## [Aim of the task]
Transcribe only the lines of the listing below from the one holding "What three.js and" through the one holding "const LEAF_BLADE = 0.7;", inclusive, without any change.

---------- Stored rows

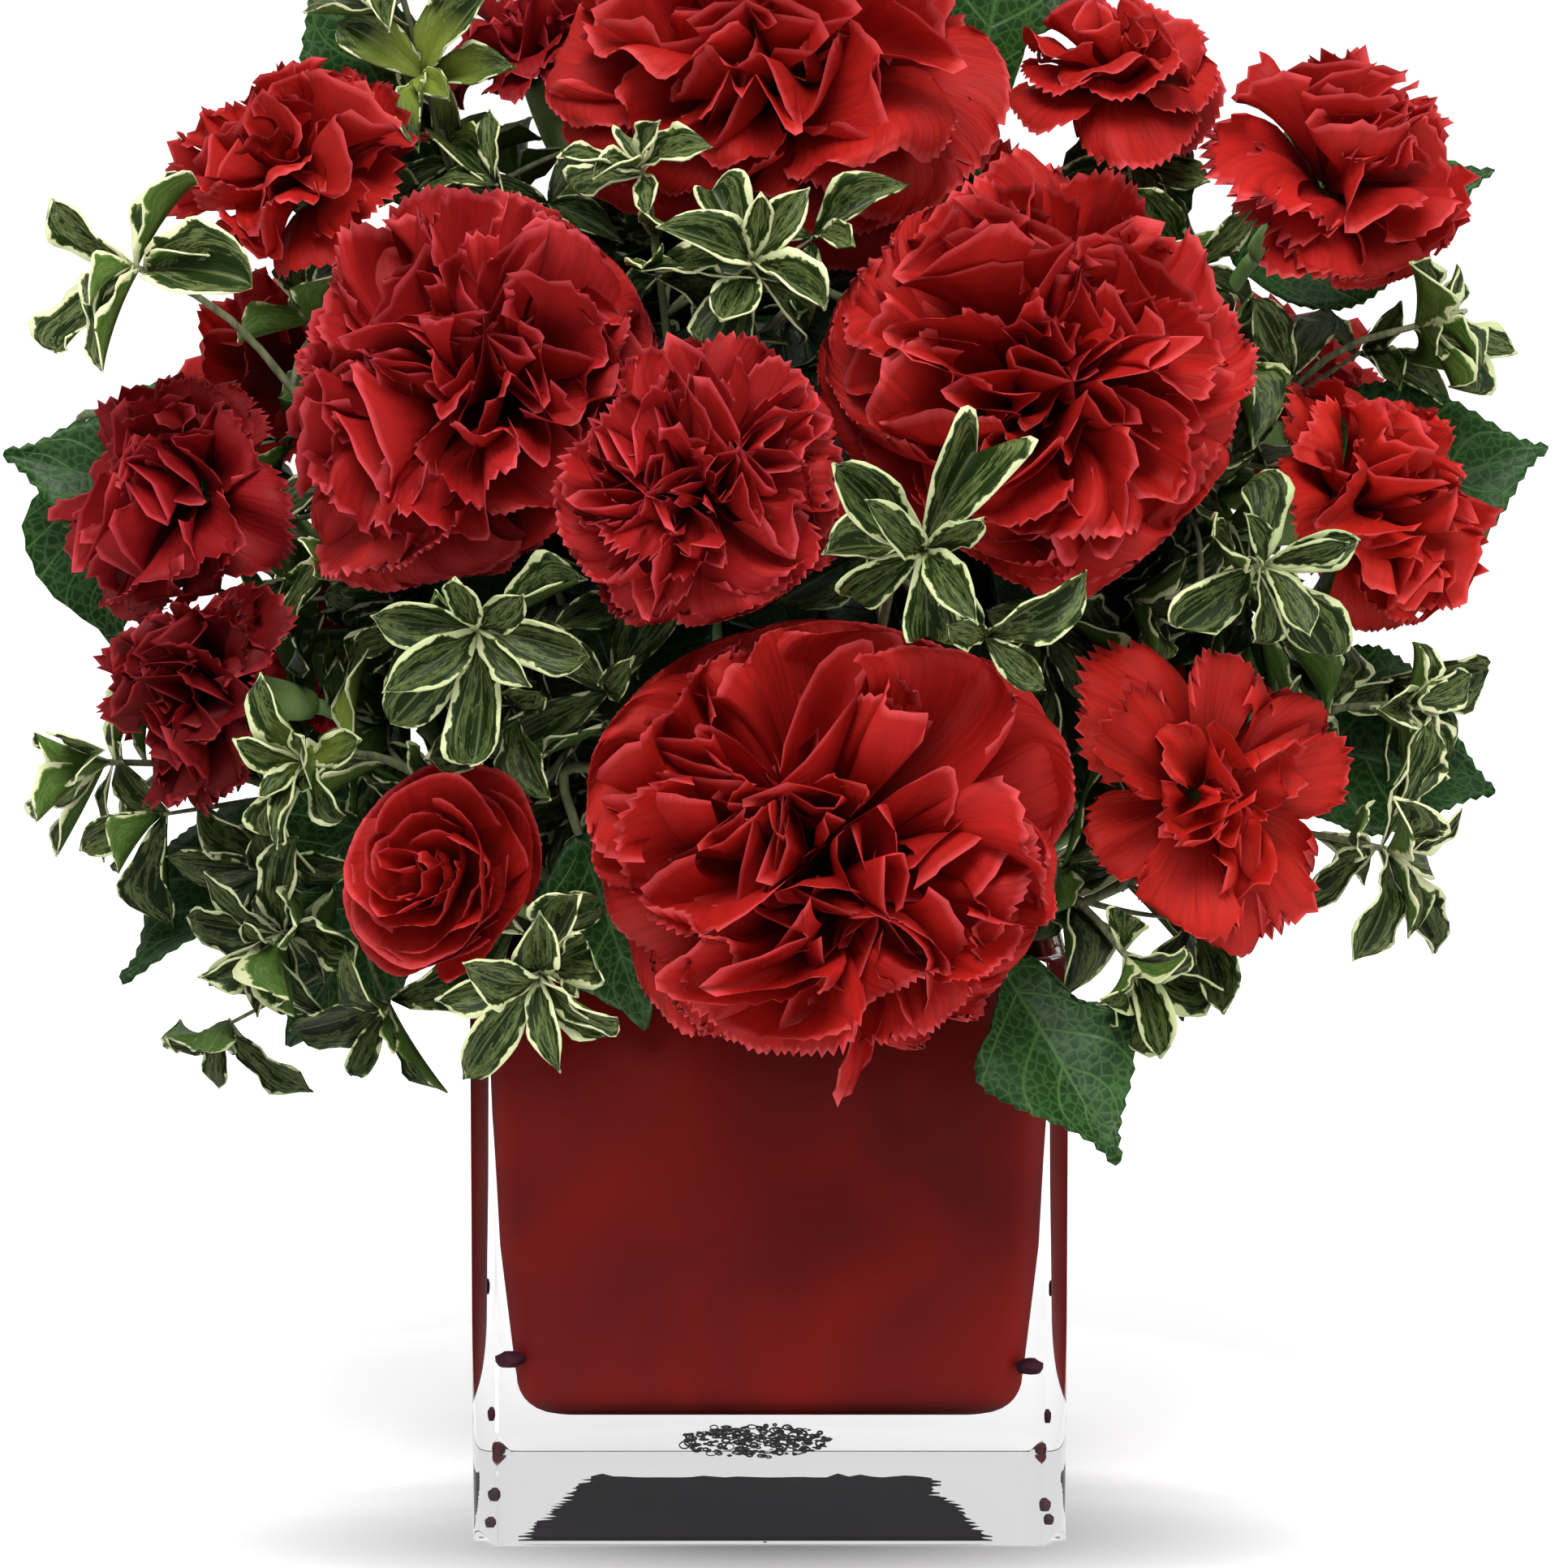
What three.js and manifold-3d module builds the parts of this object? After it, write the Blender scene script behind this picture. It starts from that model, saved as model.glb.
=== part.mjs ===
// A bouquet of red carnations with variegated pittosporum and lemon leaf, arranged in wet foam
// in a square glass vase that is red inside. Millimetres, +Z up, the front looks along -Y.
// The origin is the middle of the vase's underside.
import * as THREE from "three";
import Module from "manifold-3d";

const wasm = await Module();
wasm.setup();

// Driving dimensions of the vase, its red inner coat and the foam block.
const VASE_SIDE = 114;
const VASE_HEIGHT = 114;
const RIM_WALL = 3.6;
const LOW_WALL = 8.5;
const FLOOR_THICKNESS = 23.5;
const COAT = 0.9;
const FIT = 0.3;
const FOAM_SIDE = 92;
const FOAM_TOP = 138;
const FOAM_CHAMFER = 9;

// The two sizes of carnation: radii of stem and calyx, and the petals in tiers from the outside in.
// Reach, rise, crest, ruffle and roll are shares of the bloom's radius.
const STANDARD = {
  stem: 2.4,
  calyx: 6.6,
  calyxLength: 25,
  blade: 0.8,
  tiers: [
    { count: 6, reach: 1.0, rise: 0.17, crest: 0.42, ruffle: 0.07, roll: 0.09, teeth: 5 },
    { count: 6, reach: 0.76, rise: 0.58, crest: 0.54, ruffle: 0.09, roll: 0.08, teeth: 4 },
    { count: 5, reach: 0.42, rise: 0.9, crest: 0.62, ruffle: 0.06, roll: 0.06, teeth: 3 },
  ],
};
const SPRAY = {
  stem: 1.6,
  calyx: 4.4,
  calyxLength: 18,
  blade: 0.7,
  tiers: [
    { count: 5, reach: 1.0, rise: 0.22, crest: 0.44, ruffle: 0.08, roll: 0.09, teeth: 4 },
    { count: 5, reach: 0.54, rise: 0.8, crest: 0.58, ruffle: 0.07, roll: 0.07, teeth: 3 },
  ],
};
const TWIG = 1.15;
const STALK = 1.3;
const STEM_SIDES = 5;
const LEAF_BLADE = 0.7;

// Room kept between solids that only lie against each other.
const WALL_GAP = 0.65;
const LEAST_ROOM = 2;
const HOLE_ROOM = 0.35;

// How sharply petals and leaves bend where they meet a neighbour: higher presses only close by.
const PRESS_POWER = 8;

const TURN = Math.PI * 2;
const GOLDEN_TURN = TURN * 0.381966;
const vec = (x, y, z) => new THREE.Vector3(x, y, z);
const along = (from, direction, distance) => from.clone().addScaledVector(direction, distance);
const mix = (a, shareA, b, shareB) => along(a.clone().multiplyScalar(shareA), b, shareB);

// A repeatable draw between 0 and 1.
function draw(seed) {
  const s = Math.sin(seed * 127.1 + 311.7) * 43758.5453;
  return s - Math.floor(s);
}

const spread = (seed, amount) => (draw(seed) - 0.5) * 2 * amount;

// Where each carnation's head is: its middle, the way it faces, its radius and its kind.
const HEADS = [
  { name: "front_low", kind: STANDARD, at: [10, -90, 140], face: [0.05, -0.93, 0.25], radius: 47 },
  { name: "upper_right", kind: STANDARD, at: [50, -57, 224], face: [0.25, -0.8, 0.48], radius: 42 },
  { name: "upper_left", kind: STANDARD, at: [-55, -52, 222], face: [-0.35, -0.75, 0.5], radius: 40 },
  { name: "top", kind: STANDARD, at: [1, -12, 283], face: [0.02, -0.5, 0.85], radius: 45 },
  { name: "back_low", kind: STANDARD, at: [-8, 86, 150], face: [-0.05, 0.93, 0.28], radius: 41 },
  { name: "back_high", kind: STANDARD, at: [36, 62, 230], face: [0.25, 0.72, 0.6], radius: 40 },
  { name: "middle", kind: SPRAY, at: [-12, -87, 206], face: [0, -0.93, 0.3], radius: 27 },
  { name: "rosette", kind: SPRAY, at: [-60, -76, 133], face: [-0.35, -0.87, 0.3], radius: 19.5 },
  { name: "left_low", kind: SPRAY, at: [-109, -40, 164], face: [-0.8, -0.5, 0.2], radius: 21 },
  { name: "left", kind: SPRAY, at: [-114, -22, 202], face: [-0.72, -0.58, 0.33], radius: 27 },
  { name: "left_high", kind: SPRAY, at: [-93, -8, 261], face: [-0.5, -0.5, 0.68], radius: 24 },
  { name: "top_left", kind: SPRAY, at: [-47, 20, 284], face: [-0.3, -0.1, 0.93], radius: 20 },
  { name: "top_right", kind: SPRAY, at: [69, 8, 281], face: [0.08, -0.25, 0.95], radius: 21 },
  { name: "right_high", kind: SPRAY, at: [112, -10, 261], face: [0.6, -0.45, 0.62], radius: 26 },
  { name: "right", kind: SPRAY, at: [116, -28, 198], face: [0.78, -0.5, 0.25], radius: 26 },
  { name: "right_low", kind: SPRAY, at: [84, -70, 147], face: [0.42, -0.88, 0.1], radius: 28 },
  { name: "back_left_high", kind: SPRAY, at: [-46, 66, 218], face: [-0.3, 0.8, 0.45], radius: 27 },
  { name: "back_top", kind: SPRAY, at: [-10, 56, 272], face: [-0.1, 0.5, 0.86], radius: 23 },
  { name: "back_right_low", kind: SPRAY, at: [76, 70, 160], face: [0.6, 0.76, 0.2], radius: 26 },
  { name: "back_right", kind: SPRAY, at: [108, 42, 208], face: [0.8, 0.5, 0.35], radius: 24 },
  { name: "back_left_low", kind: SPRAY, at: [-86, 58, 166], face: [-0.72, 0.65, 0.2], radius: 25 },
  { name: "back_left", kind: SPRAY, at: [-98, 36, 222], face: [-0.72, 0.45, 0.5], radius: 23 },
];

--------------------
---------- Stored rows

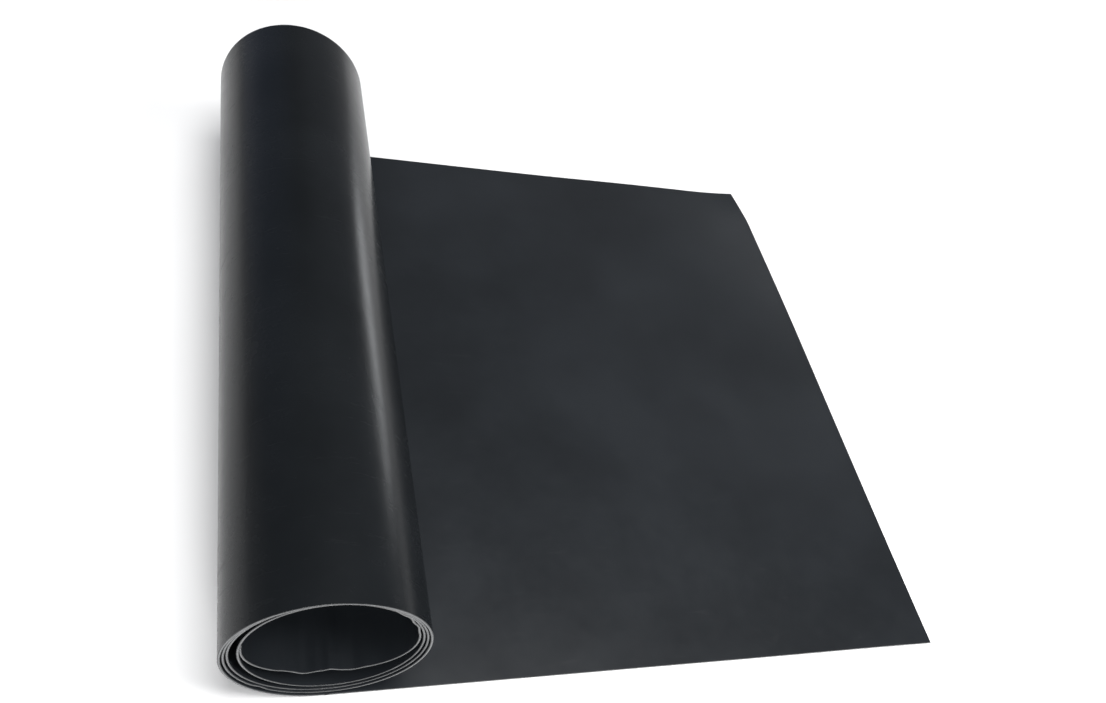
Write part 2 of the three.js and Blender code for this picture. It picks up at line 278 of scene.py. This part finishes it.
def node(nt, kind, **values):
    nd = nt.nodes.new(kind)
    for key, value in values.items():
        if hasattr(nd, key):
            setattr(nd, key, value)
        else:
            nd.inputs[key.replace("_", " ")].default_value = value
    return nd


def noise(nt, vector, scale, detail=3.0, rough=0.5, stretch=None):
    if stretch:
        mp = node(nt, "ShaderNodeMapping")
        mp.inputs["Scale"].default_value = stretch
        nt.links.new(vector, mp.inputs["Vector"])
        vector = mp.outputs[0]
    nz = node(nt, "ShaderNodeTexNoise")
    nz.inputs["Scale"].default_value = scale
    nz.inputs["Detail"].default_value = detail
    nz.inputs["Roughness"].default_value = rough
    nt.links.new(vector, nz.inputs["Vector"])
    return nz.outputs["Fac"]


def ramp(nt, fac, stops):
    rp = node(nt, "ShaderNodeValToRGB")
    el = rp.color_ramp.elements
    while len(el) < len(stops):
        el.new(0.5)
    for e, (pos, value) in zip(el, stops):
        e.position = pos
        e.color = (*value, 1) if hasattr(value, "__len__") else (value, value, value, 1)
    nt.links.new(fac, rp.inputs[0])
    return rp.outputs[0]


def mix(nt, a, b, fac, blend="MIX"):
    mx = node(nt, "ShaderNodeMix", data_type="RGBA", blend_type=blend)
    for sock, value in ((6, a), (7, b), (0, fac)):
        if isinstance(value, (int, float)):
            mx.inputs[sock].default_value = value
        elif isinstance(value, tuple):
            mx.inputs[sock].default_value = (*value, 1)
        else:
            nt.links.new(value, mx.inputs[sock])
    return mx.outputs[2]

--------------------
---------- Stored rows

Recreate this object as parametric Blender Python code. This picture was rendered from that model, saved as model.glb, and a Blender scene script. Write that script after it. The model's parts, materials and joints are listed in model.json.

--------------------

## [Task answer]
What three.js and manifold-3d module builds the parts of this object? After it, write the Blender scene script behind this picture. It starts from that model, saved as model.glb.
=== part.mjs ===
// A bouquet of red carnations with variegated pittosporum and lemon leaf, arranged in wet foam
// in a square glass vase that is red inside. Millimetres, +Z up, the front looks along -Y.
// The origin is the middle of the vase's underside.
import * as THREE from "three";
import Module from "manifold-3d";

const wasm = await Module();
wasm.setup();

// Driving dimensions of the vase, its red inner coat and the foam block.
const VASE_SIDE = 114;
const VASE_HEIGHT = 114;
const RIM_WALL = 3.6;
const LOW_WALL = 8.5;
const FLOOR_THICKNESS = 23.5;
const COAT = 0.9;
const FIT = 0.3;
const FOAM_SIDE = 92;
const FOAM_TOP = 138;
const FOAM_CHAMFER = 9;

// The two sizes of carnation: radii of stem and calyx, and the petals in tiers from the outside in.
// Reach, rise, crest, ruffle and roll are shares of the bloom's radius.
const STANDARD = {
  stem: 2.4,
  calyx: 6.6,
  calyxLength: 25,
  blade: 0.8,
  tiers: [
    { count: 6, reach: 1.0, rise: 0.17, crest: 0.42, ruffle: 0.07, roll: 0.09, teeth: 5 },
    { count: 6, reach: 0.76, rise: 0.58, crest: 0.54, ruffle: 0.09, roll: 0.08, teeth: 4 },
    { count: 5, reach: 0.42, rise: 0.9, crest: 0.62, ruffle: 0.06, roll: 0.06, teeth: 3 },
  ],
};
const SPRAY = {
  stem: 1.6,
  calyx: 4.4,
  calyxLength: 18,
  blade: 0.7,
  tiers: [
    { count: 5, reach: 1.0, rise: 0.22, crest: 0.44, ruffle: 0.08, roll: 0.09, teeth: 4 },
    { count: 5, reach: 0.54, rise: 0.8, crest: 0.58, ruffle: 0.07, roll: 0.07, teeth: 3 },
  ],
};
const TWIG = 1.15;
const STALK = 1.3;
const STEM_SIDES = 5;
const LEAF_BLADE = 0.7;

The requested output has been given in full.